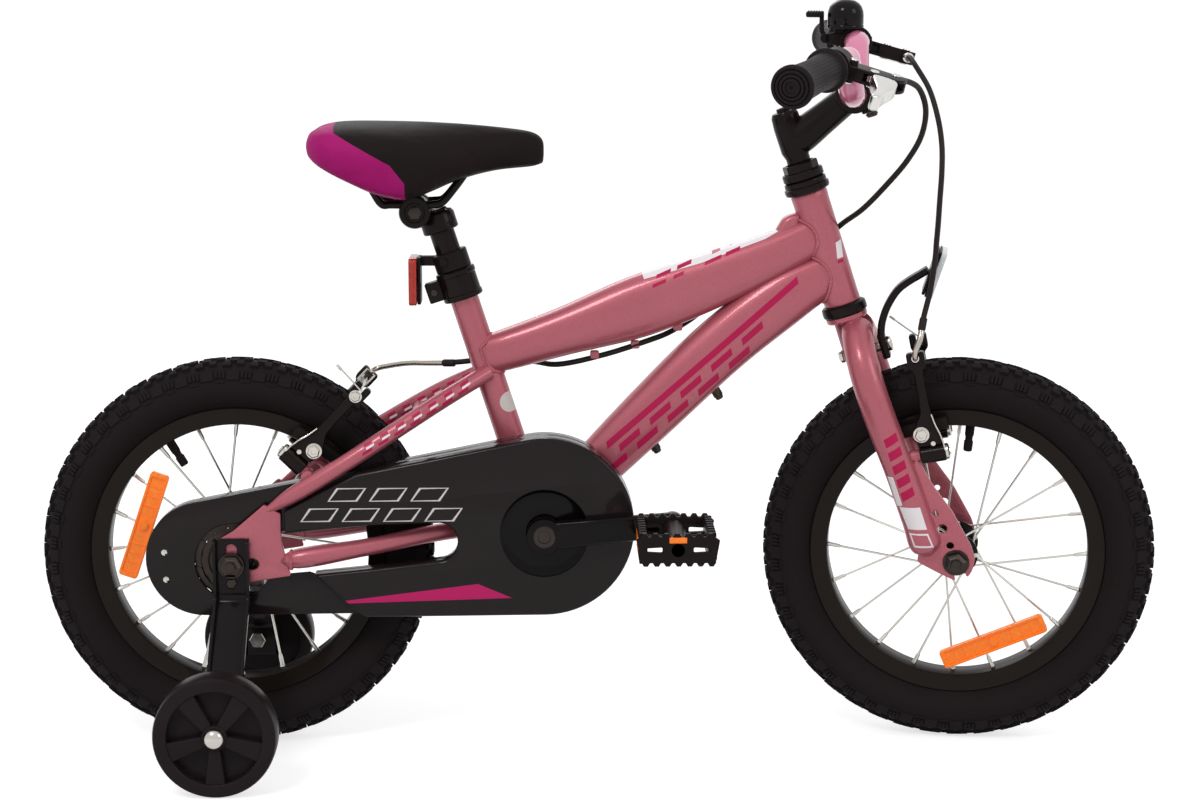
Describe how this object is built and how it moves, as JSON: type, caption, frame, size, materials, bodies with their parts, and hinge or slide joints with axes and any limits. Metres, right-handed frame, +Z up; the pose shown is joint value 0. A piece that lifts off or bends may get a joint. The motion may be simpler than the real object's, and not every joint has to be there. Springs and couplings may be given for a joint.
{
  "type": "children's bicycle",
  "caption": "Children's bicycle with stabiliser wheels, steering front fork, rim brakes with levers, turning cranks and pedals, full chain guard and adjustable padded saddle.",
  "frame": {"origin": "on the ground, under the middle of the bicycle's box", "axes": "+X forward, the way it rides; +Y to the rider's left; +Z up"},
  "size_m": [0.9941, 0.4982, 0.6625],
  "materials": {
    "frame_pink": "glossy pearl pink paint",
    "bar_pink": "glossy pink paint",
    "black_paint": "glossy black paint",
    "gloss_plastic": "glossy",
    "black_plastic": "satin moulded",
    "tyre": "matt",
    "grip": "matt",
    "steel": "bright",
    "dark_steel": "dull, oiled",
    "amber_lens": "glossy amber",
    "red_lens": "glossy red",
    "clear_lens": "glossy clear",
    "saddle_vinyl": "satin vinyl, charcoal with a magenta rear"
  },
  "bodies": {
    "frame": {"frame": "frame_pink", "headset_upper_cup": "black_paint", "headset_lower_cup": "black_paint", "bottom_bracket": "steel", "seat_clamp": "black_paint", "chain_guard": "gloss_plastic", "chain": "dark_steel", "rear_axle": "dark_steel", "rear_axle_nut_right": "dark_steel", "rear_axle_nut_left": "dark_steel", "stabiliser_bracket_right": "black_paint", "stabiliser_bracket_left": "black_paint", "stabiliser_bolt_right": "steel", "stabiliser_bolt_left": "steel", "rear_brake_cable": "black_plastic"},
    "seat": {"seat_post": "black_paint", "saddle_clamp": "black_paint", "saddle_rails": "dark_steel", "saddle": "saddle_vinyl", "rear_reflector_bracket": "black_plastic", "rear_reflector": "red_lens"},
    "steering": {"fork": "frame_pink", "headset_locknut": "black_paint", "stem": "black_paint", "handlebar": "bar_pink", "grip_right": "grip", "grip_left": "grip", "lever_mount_right": "black_plastic", "lever_mount_left": "black_plastic", "bell_base": "black_plastic", "bell_dome": "gloss_plastic", "front_reflector_bracket": "black_plastic", "front_reflector": "clear_lens", "front_axle": "dark_steel", "front_axle_nut_right": "dark_steel", "front_axle_nut_left": "dark_steel", "front_brake_cable": "black_plastic"},
    "front_wheel": {"front_tyre": "tyre", "front_rim": "black_paint", "front_hub_and_spokes": "steel", "front_wheel_reflector": "amber_lens"},
    "rear_wheel": {"rear_tyre": "tyre", "rear_rim": "black_paint", "rear_hub_and_spokes": "steel", "rear_wheel_reflector": "amber_lens"},
    "freewheel": {"rear_sprocket": "dark_steel"},
    "crank": {"crank_axle": "steel", "crank_arm_right": "black_paint", "crank_arm_left": "black_paint"},
    "right_pedal": {"pedal_right": "black_plastic"},
    "left_pedal": {"pedal_left": "black_plastic"},
    "right_lever": {"brake_lever_right": "steel"},
    "left_lever": {"brake_lever_left": "steel"},
    "front_arm_right": {"front_brake_arm_right": "black_plastic"},
    "front_arm_left": {"front_brake_arm_left": "black_plastic"},
    "rear_arm_right": {"rear_brake_arm_right": "black_plastic"},
    "rear_arm_left": {"rear_brake_arm_left": "black_plastic"},
    "bell_thumb": {"bell_lever": "black_plastic"},
    "right_trainer": {"training_wheel_right": "black_plastic"},
    "left_trainer": {"training_wheel_left": "black_plastic"}
  },
  "joints": [
    {"name": "steering_turn", "type": "hinge", "parent": "frame", "child": "steering", "pos_m": [0.21651, 0.00646, 0.39733], "axis": [-0.3074, 0, 0.9516], "range_deg": [-50, 70], "deforming": ["rear_brake_cable"]},
    {"name": "seat_height", "type": "slide", "parent": "frame", "child": "seat", "axis": [-0.309, 0, 0.9511], "range_m": [0, 0.06]},
    {"name": "front_wheel_spin", "type": "hinge", "parent": "steering", "child": "front_wheel", "pos_m": [0.32252, 0.00073, 0.17485], "axis": [0.1652, 0.9848, 0.0534], "continuous": true},
    {"name": "rear_wheel_spin", "type": "hinge", "parent": "frame", "child": "rear_wheel", "pos_m": [-0.323, 0.00646, 0.175], "axis": [0, 1, 0], "continuous": true},
    {"name": "crank_spin", "type": "hinge", "parent": "frame", "child": "crank", "pos_m": [-0.049, 0.00646, 0.203], "axis": [0, 1, 0], "continuous": true},
    {"name": "freewheel_spin", "type": "hinge", "parent": "frame", "child": "freewheel", "pos_m": [-0.323, 0.00646, 0.175], "axis": [0, 1, 0], "continuous": true},
    {"name": "pedal_right_spin", "type": "hinge", "parent": "crank", "child": "right_pedal", "pos_m": [0.06257, -0.12854, 0.21276], "axis": [0, 1, 0], "continuous": true},
    {"name": "pedal_left_spin", "type": "hinge", "parent": "crank", "child": "left_pedal", "pos_m": [-0.16057, 0.14146, 0.19324], "axis": [0, 1, 0], "continuous": true},
    {"name": "brake_lever_right_pull", "type": "hinge", "parent": "steering", "child": "right_lever", "pos_m": [0.2213, -0.14185, 0.60067], "axis": [-0.2341, 0.1962, -0.9522], "range_deg": [0, 16], "stiffness_Nm_per_rad": 0.6, "springref_deg": -17.19},
    {"name": "brake_lever_left_pull", "type": "hinge", "parent": "steering", "child": "left_lever", "pos_m": [0.26572, 0.12289, 0.61502], "axis": [0.2684, 0.0081, 0.9633], "range_deg": [0, 16], "stiffness_Nm_per_rad": 0.6, "springref_deg": -17.19},
    {"name": "front_brake_arm_right_pull", "type": "hinge", "parent": "steering", "child": "front_arm_right", "pos_m": [0.29287, -0.04312, 0.27006], "axis": [-0.9652, 0.1726, -0.1964], "range_deg": [0, 4.5]},
    {"name": "front_brake_arm_left_pull", "type": "hinge", "parent": "steering", "child": "front_arm_left", "pos_m": [0.30708, 0.04157, 0.27465], "axis": [0.9652, -0.1726, 0.1964], "range_deg": [0, 4.5]},
    {"name": "rear_brake_arm_right_pull", "type": "hinge", "parent": "frame", "child": "rear_arm_right", "pos_m": [-0.26898, -0.03654, 0.26456], "axis": [-0.7193, 0, 0.6947], "range_deg": [0, 4.5]},
    {"name": "rear_brake_arm_left_pull", "type": "hinge", "parent": "frame", "child": "rear_arm_left", "pos_m": [-0.26898, 0.04946, 0.26456], "axis": [0.7193, 0, -0.6947], "range_deg": [0, 4.5]},
    {"name": "bell_lever_press", "type": "hinge", "parent": "steering", "child": "bell_thumb", "pos_m": [0.20765, 0.098, 0.62813], "axis": [-0.1652, -0.9848, -0.0534], "range_deg": [0, 20], "stiffness_Nm_per_rad": 0.05, "springref_deg": -11.46},
    {"name": "training_wheel_right_spin", "type": "hinge", "parent": "frame", "child": "right_trainer", "pos_m": [-0.3265, -0.15804, 0.0525], "axis": [0, 1, 0], "continuous": true},
    {"name": "training_wheel_left_spin", "type": "hinge", "parent": "frame", "child": "left_trainer", "pos_m": [-0.3265, 0.17096, 0.0525], "axis": [0, 1, 0], "continuous": true}
  ],
  "couplings": [
    {"joint": "freewheel_spin", "follows": "crank_spin", "ratio": 1.75},
    {"joint": "front_brake_arm_right_pull", "follows": "brake_lever_left_pull", "ratio": 0.275},
    {"joint": "front_brake_arm_left_pull", "follows": "brake_lever_left_pull", "ratio": 0.275},
    {"joint": "rear_brake_arm_right_pull", "follows": "brake_lever_right_pull", "ratio": 0.275},
    {"joint": "rear_brake_arm_left_pull", "follows": "brake_lever_right_pull", "ratio": 0.275}
  ]
}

* _WHAT TO WORK ON_
How many of the lines in the listing above hold the word "with"? Report only that figure.

* _CORRECT OUTPUT_
3